If a person has been fixed income investor all the while and you are telling him that this will not help you beat inflation. By itself, debt will not create wealth. There has to be some equity allocation which could be 10 percent or could be 25 percent. Again, the reverse calculation is do you do it yourself separately or you have a product designed and kept for you which is a conservative hybrid product, which will have equity allocation of say 25 percent. In that case, you will want to venture into it and test your capability to absorb the volatility and to understand what is happening. Then you increase your equity allocation or move to an aggressive hybrid or move to 100 percent equity late.
As a manufacturer, it is your responsibility to make sure that you have a product which is catering to different kind of investors. If an investor wants 10 percent equity allocation and if you don’t have it in your basket, then you are not doing justice being a manufacturer. At the same time,if a person wants 70 percent equity and 30 percent debt, though he has a choice to do it separately himself, he may have to take just one product and sort it out himself.
Would you reckon that for somebody who has a longer term horizon to just go to pure play equity funds?
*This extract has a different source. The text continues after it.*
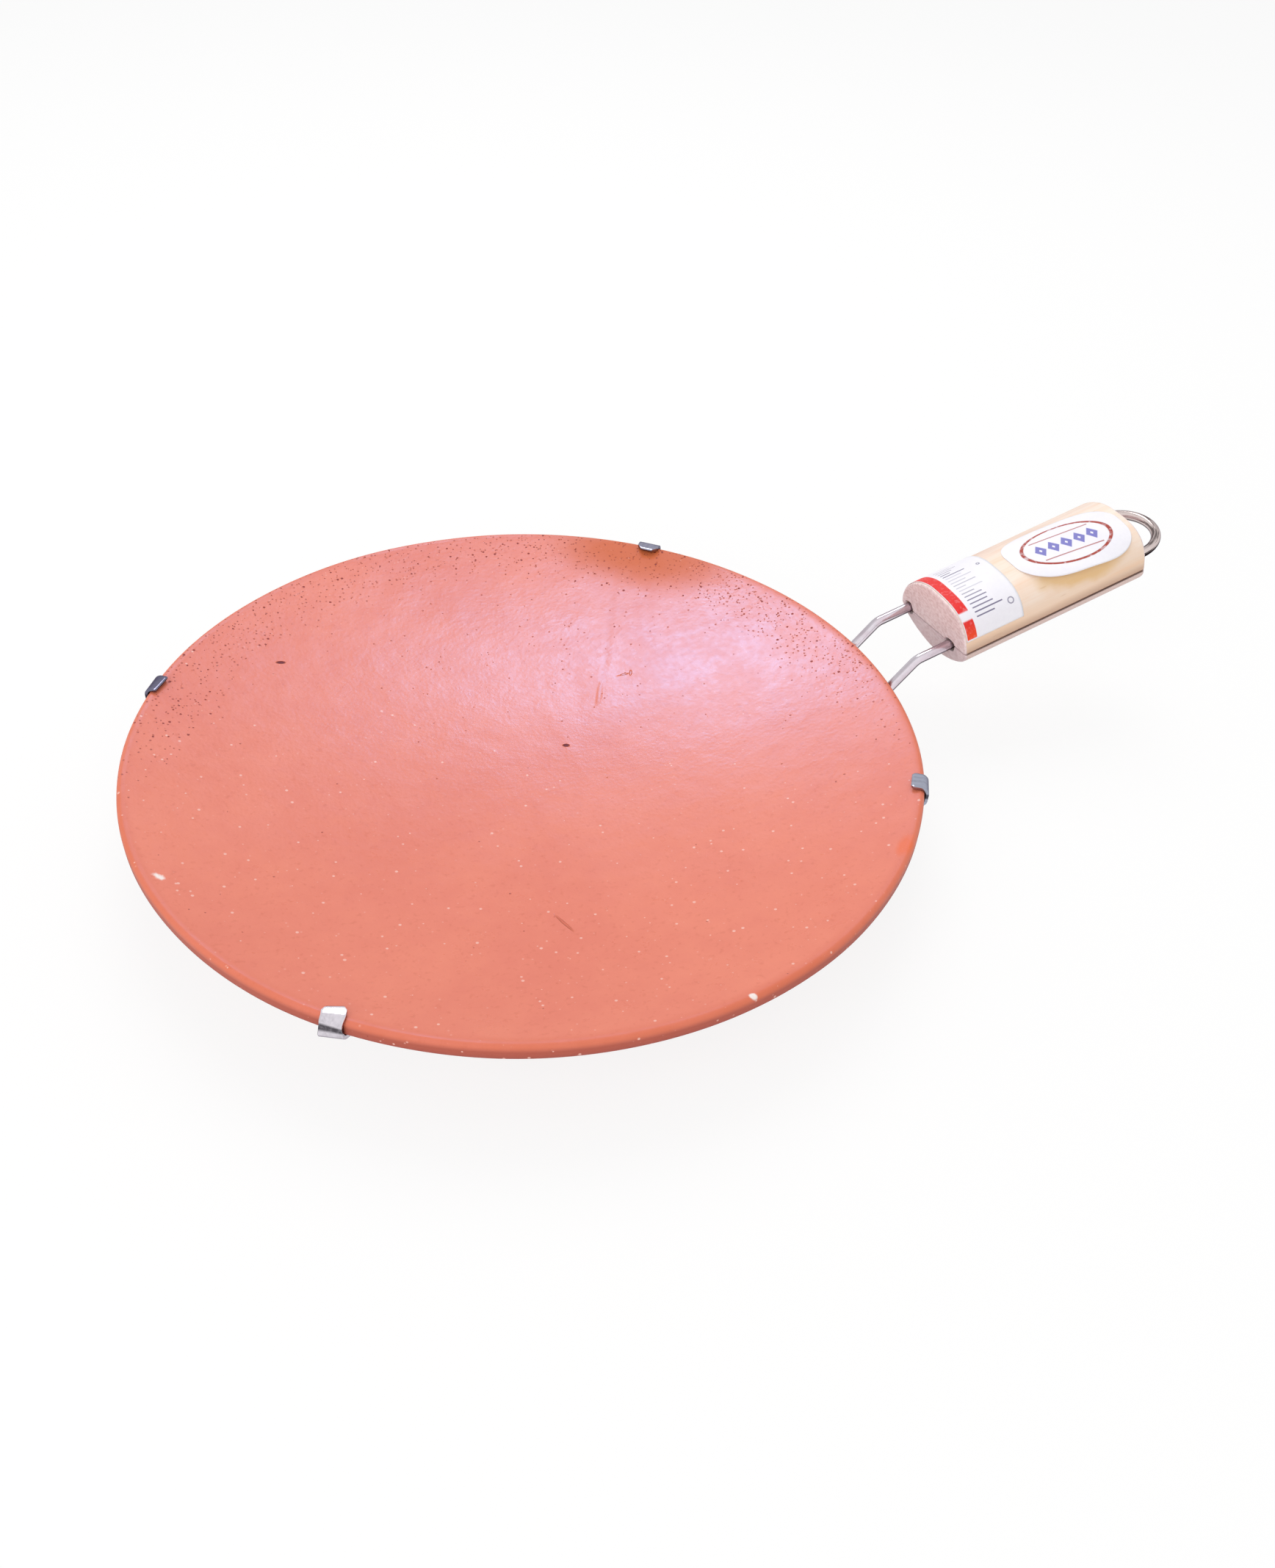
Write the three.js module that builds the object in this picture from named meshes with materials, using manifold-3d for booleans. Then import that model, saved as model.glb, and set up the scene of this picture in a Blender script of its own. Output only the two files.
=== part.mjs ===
// Clay tawa: a shallow fired-clay griddle dish, held by two crossed steel straps whose ends fold
// over the rim, with a handle of one bent steel wire. The wire's two legs lie under the dish, rise
// past the rim, run through a wooden grip made of two halves, and join in a hanging loop.
// Millimetres, +Z up, +X from the dish towards the grip. The origin is on the dish's axis, on the
// underside of the lower strap, which is what the tawa stands on.

import * as THREE from 'three';
import { mergeVertices } from 'three/addons/utils/BufferGeometryUtils.js';
import Module from 'manifold-3d';

// Clearances
const seatGap = 0.3; // between clay and steel, and under paper
const glueLine = 0.3; // between the halves of the grip
const channelClearance = 0.5; // round the wire inside the grip

// Clay dish
const dishRadius = 127;
const dishDepth = 20; // rim down to the middle of the bowl
const floorThickness = 9; // clay at the middle
const lipHeight = 5; // upright wall outside the rim
const lipRound = 1.6; // rounding of the rim's top edge
const lipUnderRound = 2; // rounding where the wall turns under
const footRadius = 50; // flat underside
const bellyRadius = 90; // where the underside's curve is fullest
const bellyRise = 8; // height of that place above the foot

// Steel straps
const strapWidth = 8;
const strapThickness = 1;
const strapRamp = 12; // length over which a strap climbs to the edge of the foot
const lowerStrapReach = [2.3, 3.6]; // how far each folded end lies over the bowl, past the rim's top line
const upperStrapReach = [1.7, 2.9];
const tabSlope = 8; // degrees, down towards the bowl
const tabCorner = 1.8; // cut off both corners of each folded end
const lowerStrapAngle = 46.5; // degrees from the grip's side
const upperStrapAngle = -33.5;
const lowerStrapShift = 1; // sideways from the dish's axis, to the left along the strap
const upperStrapShift = -1.1;
const crossingFlat = 6; // half length of the upper strap's raised middle
const crossingStep = 4; // length of the step down on each side of it

// Handle wire
const wireDiameter = 3.5;
const wireSpacing = 25.8; // between the two legs, centre to centre
const pressedThickness = 2; // where the legs are pressed flat between the straps and the foot
const pressedWidth = 4.8;
const tailPastStrap = 6; // end of a leg past its last weld
const pressedPastFoot = 4; // pressed length past the edge of the foot
const pressedFade = 6; // length over which the wire turns from flat to round
const riseAngle = 45; // degrees
const bendOutsideRim = 14; // upper bend, outwards from the rim
const bendAboveRim = 0.7;
const lowerBendRound = 9;
const upperBendRound = 6;
const gripTilt = 14.3; // degrees
const wireToGrip = 13.8; // from the upper bend to the front of the grip
const loopStraight = 6.5; // from the back of the grip to the start of the loop's round end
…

Aashish Sommaiyaa: People will realise the need for this. We have certain sets of beliefs and expectations. I am positively inclined. But the reality is that when people are signing a form and giving a cheque then they are all long-term investors. But when the journey plays out, then the long term is out of window and then it is emotions and thoughts driving the process. When there are people who cannot take downside beyond a point even at cost of capping their upside then they need risk return combinations. In a five-year journey, equity will do very well and immediate prospects might look bright. But we will have a period which will not be that great and we will see capital correction. It is a question of what people can tolerate. That is why we need all these combinations.